INTERCHANGE – The process by which all parties involved in a credit card transaction (i.e., processors, acquirers, issuers, etc.) manage the processing, clearing and settlement of credit card transactions, including the assessment, collection and/or distribution of fees between parties. Also known as Credit Card Interchange.

How are interchange fees charged to businesses?

Card-issuing banks, payment processors (which may or may not be the issuing bank), credit card payment networks like MasterCard and Visa, payment gateways, and the merchant’s own bank will all charge a percentage-based fee on every transaction, and these charges frequently appear as a single, bundled amount on the bills your payment processor hands you. Even this is something of an oversimplification, however, since there are actually about 300 individual interchange fees composing the “single” interchange fee you actually pay.

Interchange fees are not static

Based on the costs of moving money, the time value of money in terms of current interest rates, and the relative risk involved, credit card companies set and regularly adjust their interchange rates.

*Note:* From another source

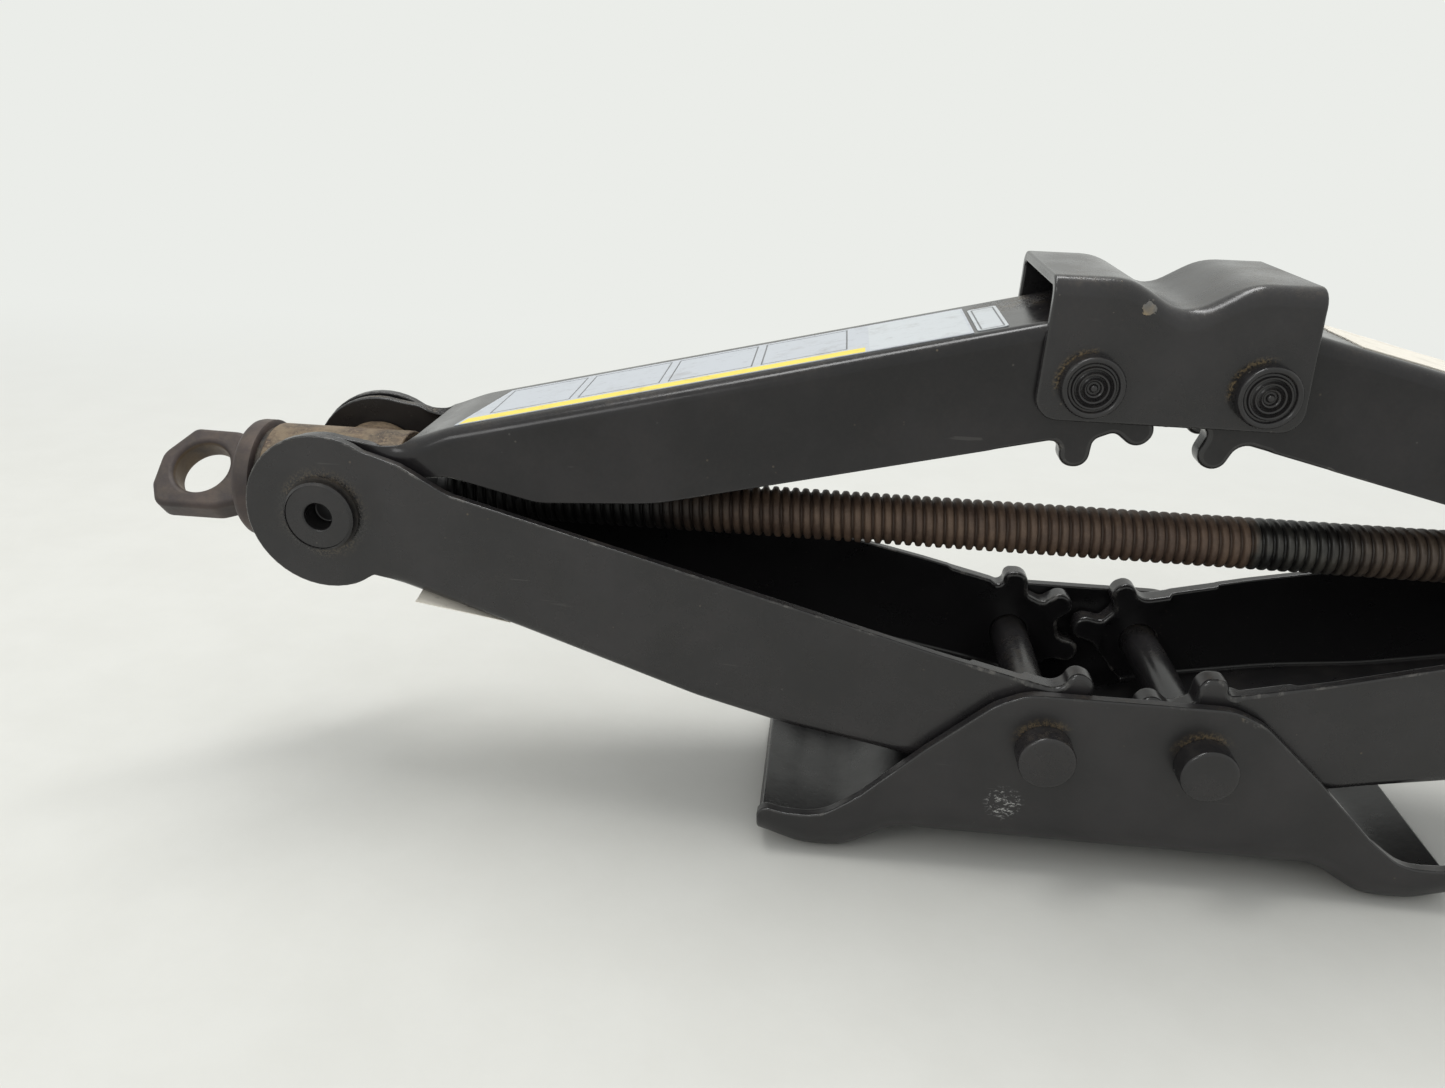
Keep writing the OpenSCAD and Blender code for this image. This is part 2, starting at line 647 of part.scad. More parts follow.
module drive_trunnion() {
    color([0.42, 0.33, 0.25]) placed() translate([-trunnion_x, 0, screw_z])
        trunnion(drive_boss_reach, boss_radius);
}
module nut_trunnion() {
    color([0.36, 0.3, 0.25]) placed() translate([trunnion_x, 0, screw_z])
        trunnion(nut_boss_reach, nut_boss_reach);
}
module drive_trunnion_washers() {
    color([0.15, 0.15, 0.16]) placed() translate([-trunnion_x, 0, screw_z]) trunnion_washers();
}
module nut_trunnion_washers() {
    color([0.15, 0.15, 0.16]) placed() translate([trunnion_x, 0, screw_z]) trunnion_washers();
}

// Screw turned about X: a plain shank through the drive trunnion, then the thread
module screw() {
    root = screw_radius - thread_depth;
    turns = floor((screw_end - shank_end) / thread_pitch) - 1;
    thread_end = shank_end + turns * thread_pitch;
    crest = [for (i = [0:turns - 1]) each [
        [root, shank_end + (i + thread_shares[0]) * thread_pitch],
        [screw_radius, shank_end + (i + thread_shares[0] + thread_shares[1]) * thread_pitch],
        [screw_radius, shank_end + (i + thread_shares[0] + thread_shares[1] + thread_shares[2])
            * thread_pitch],
        [root, shank_end + (i + 1) * thread_pitch]
    ]];
    profile = concat(
        [[0, screw_start], [screw_radius, screw_start], [screw_radius, shank_end], [root, shank_end]],
        crest, [[root, screw_end], [0, screw_end]]);
    color([0.3, 0.2, 0.15]) placed() translate([0, 0, screw_z]) difference() {
        rotate([0, 90, 0]) rotate_extrude() polygon(profile);
        translate([stop_x, 0, 0])
            bar(stop_pin_radius + running_gap, -screw_radius - cut_over, screw_radius + cut_over);
    }
}
// Forged eye that the crank hooks into, in one piece with its collar
module drive_eye() {
    reach = eye_front - collar_front;
    color([0.33, 0.27, 0.23]) placed() translate([0, 0, screw_z]) difference() {
        union() {
            rod(collar_radius - collar_length / 3, -collar_front, -collar_back);
            rod(collar_radius, -collar_front + collar_length / 3, -collar_back);
            rotate([0, 90, 0]) translate([0, 0, -collar_front])
                cylinder(r1 = collar_radius - collar_length / 3, r2 = collar_radius, h = collar_length / 3);
            rotate([-eye_roll, 0, 0]) across(-eye_thickness / 2, eye_thickness / 2)
                translate([-collar_front, 0]) mirror([1, 0]) union() {
                    polygon(smooth(scaled(eye_shares, reach, eye_half_height, eye_blends_share,
                        eye_half_height)));
                    translate([-collar_length / 3, -eye_shares[0][1] * eye_half_height])
                        square([2 * collar_length / 3, 2 * eye_shares[0][1] * eye_half_height]);
                }
        }
        rotate([-eye_roll, 0, 0]) translate([-trunnion_x - eye_reach, 0, 0])
            bar(eye_hole_radius, -eye_thickness, eye_thickness);
        rod(screw_radius + face_gap, -collar_back - shank_seat - face_gap, -collar_back + cut_over);
    }
}
module ring(r, hole, low, high) {
    difference() {
        rod(r, low, high);
        rod(hole, low - cut_over, high + cut_over);
    }
}
module thrust_washer() {
    start = -collar_back + face_gap;
    color([0.5, 0.48, 0.42]) placed() translate([0, 0, screw_z])
        ring(thrust_washer_radius, bore_radius, start, start + thrust_washer_sheet);
}
module retaining_ring() {
    start = -trunnion_x + boss_radius + face_gap;
    color([0.3, 0.28, 0.26]) placed() translate([0, 0, screw_z])
        ring(retainer_radius, screw_radius + face_gap, start, start + retainer_sheet);
}
module stop_washer() {
    high = stop_x - stop_pin_radius - face_gap;
    color([0.3, 0.28, 0.26]) placed() translate([0, 0, screw_z])
        ring(stop_washer_radius, screw_radius + face_gap, high - stop_washer_sheet, high);
}
module stop_pin() {
    color([0.4, 0.38, 0.36]) placed() translate([stop_x, 0, screw_z])
        bar(stop_pin_radius, -stop_washer_radius, stop_washer_radius);
}

// Labels lie flat on the webs, one blend in from the near edge
module sticker(start, length, near, width, height, round_share) {
    r = round_share * width;
    translate([0, 0, height]) linear_extrude(label_sheet) polygon(smooth([
        [start, near, r], [start + length, near, r],
        [start + length, near + width, r], [start, near + width, r]
    ]));
}
label_round_share = 0.06;
long_label_near = upper_half - arm_bend - label_width;
module long_label() {
    color([0.75, 0.77, 0.78]) placed() at_trunnion(-1, true)
        sticker(label_start, label_length, long_label_near, label_width, upper_web_rise, label_round_share);
}
module tag_label() {
    color([0.6, 0.61, 0.62]) placed() at_trunnion(-1, true)
        sticker(label_start + label_length + tag_gap, tag_length,
        upper_half - arm_bend - tag_width, tag_width, upper_web_rise, label_round_share);
}
module paper_label() {
    color([0.85, 0.84, 0.8]) placed() at_trunnion(1, true)
        sticker(arm_length - paper_start - paper_length, paper_length,
        -paper_width / 2, paper_width, upper_web_rise, label_round_share);
}
module under_label() {
    p = [lower_web_shares[0][0] * arm_length, lower_web_shares[0][1] * lower_web_drop];
    q = [lower_web_shares[1][0] * arm_length, lower_web_shares[1][1] * lower_web_drop];
    slope = atan2(q[1] - p[1], q[0] - p[0]);
    color([0.8, 0.8, 0.78]) placed() at_trunnion(-1, false) translate([p[0], 0, p[1]]) rotate([0, -slope, 0])
        sticker(arm_sheet, under_label_length, -under_label_width / 2, under_label_width, 0,
            label_round_share);
}

base();
base_rivet(-1);  // base_rivet_left
base_rivet(1);  // base_rivet_right
lower_arm(-1);  // lower_arm_left
lower_arm(1);  // lower_arm_right
upper_arm(-1);  // upper_arm_left
upper_arm(1);  // upper_arm_right
saddle();
saddle_rivet(-1);  // saddle_rivet_left
saddle_rivet(1);  // saddle_rivet_right
drive_trunnion();
drive_trunnion_washers();
nut_trunnion();
nut_trunnion_washers();
screw();
drive_eye();
thrust_washer();
retaining_ring();
stop_washer();
stop_pin();
long_label();
tag_label();
paper_label();
under_label();
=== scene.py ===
"""Looks of the scissor jack: black pressings, rusty screw and eye, bare labels, on a pale floor."""
import bisect
import json
from math import acos, atan2, ceil, copysign, cos, degrees, exp, hypot, pi, radians, sin, tan, tau
from types import SimpleNamespace

import bmesh
import bpy
from mathutils import Matrix, Vector, noise
from mathutils.geometry import delaunay_2d_cdt
from mathutils.kdtree import KDTree


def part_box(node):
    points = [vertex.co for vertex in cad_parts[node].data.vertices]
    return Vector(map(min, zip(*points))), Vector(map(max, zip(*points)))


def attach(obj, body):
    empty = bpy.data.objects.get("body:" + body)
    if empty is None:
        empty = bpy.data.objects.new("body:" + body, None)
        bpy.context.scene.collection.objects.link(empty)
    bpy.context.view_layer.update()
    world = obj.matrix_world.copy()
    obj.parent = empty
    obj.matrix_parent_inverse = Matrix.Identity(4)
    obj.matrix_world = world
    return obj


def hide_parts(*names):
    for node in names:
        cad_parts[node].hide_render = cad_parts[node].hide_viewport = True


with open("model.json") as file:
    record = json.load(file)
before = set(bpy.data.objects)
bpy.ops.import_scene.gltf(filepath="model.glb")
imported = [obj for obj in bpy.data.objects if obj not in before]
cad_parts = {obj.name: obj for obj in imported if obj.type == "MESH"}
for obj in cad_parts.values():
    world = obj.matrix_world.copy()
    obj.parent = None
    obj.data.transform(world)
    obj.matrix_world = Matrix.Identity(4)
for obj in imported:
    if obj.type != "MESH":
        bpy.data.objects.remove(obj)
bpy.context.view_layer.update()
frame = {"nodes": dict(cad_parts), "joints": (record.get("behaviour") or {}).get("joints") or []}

MM = 0.001
CAD = frame["nodes"]
PIVOT = {j["name"]: Vector(j["pos_m"]) for j in frame["joints"]}
DRIVE = PIVOT["drive_trunnion_level"]
NUT = PIVOT["nut_trunnion_level"]
BASE_PIN = PIVOT["lift"]
SADDLE_PIN = PIVOT["saddle_level"]
MIDDLE = (DRIVE.x + NUT.x) / 2

# Sizes that part.scad also has
SCREW_RADIUS = 6.35 * MM
THREAD_DEPTH = 1.25 * MM
THREAD_PITCH = 2.5 * MM
THREAD_START = 22 * MM
END_CHAMFER = 1.2 * MM
WEB_RISE = 14 * MM
LABEL_SHEET = 0.25 * MM
RIVET_RADIUS = 5 * MM
EAR_HALF = 18.6 * MM
EYE_REACH = 41.5 * MM
EYE_HOLE = 7.2 * MM
EYE_FRONT = 53.2 * MM
EYE_THICK = 7.5 * MM
EYE_HALF = 11.7 * MM
EYE_ROLL = radians(48.5)
COLLAR_RADIUS = 15.2 * MM
COLLAR_LENGTH = 5.5 * MM


def across_from(point):
    """The mirror image of a point at the jack's other end."""
    return Vector((2 * MIDDLE - point.x, point.y, point.z))


# materials
def plug(tree, socket, value):
    """Links or sets an input; None leaves it as it is."""
    if isinstance(value, bpy.types.NodeSocket):
        tree.links.new(value, socket)
    elif value is not None:
        socket.default_value = value


def add_node(tree, kind, *values, **settings):
    """A new node, its inputs filled in order."""
    made = tree.nodes.new(kind)
    for key, value in settings.items():
        setattr(made, key, value)
    for socket, value in zip(made.inputs, values):
        plug(tree, socket, value)
    return made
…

Visa and Mastercard, for example, change rates twice a year, in April and October. While there are other fees that merchants pay for the privilege of making sales via credit and debit card, interchange fees are by far the largest, representing 70% to 90% of the total fees paid to banks by merchants.

How fees are calculated

Interchange fees are determined by a large number of complex variables. To simplify the cost for merchants, credit card companies compute interchange into flat rate plus a percentage of the sales total (including taxes). In the U.S. alone, billions of dollars are paid out by merchants to cover these fees every year, with the average rate coming out to about 2% of the purchase amount.

Transactional factors

  • Card type: Debit cards with PINs have lower rates than credit cards due to lower risk, and each credit card company will charge a different rate. Rewards cards pay for the perks given to card holders by charging higher interchange rates to businesses. The perks may, however, induce consumers to purchase more.
  • Business size and industry: Rates can vary by business type — supermarkets, for example, pay more than do gas stations. Additionally, larger merchants often have lower rates because they have enough “clout” to successfully negotiate with banks/credit card companies.
  • Transaction type: POS (point-of-sale) transactions are less risky than CNP (card-not-present) since the chip can be scanned, a signature taken or a PIN entered. Both MOTO (mail-order-telephone-order) and online orders are classed as CNP and charged a higher interchange rate.

Interchange fees are a part of doing business

Any business that allows customers to make purchases with credit/debit cards will have to pay interchange fees. While no online retailer likes to see potential profits deducted from a sale, the net gain from accepting credit/debit cards far outweighs the cost of interchange fees.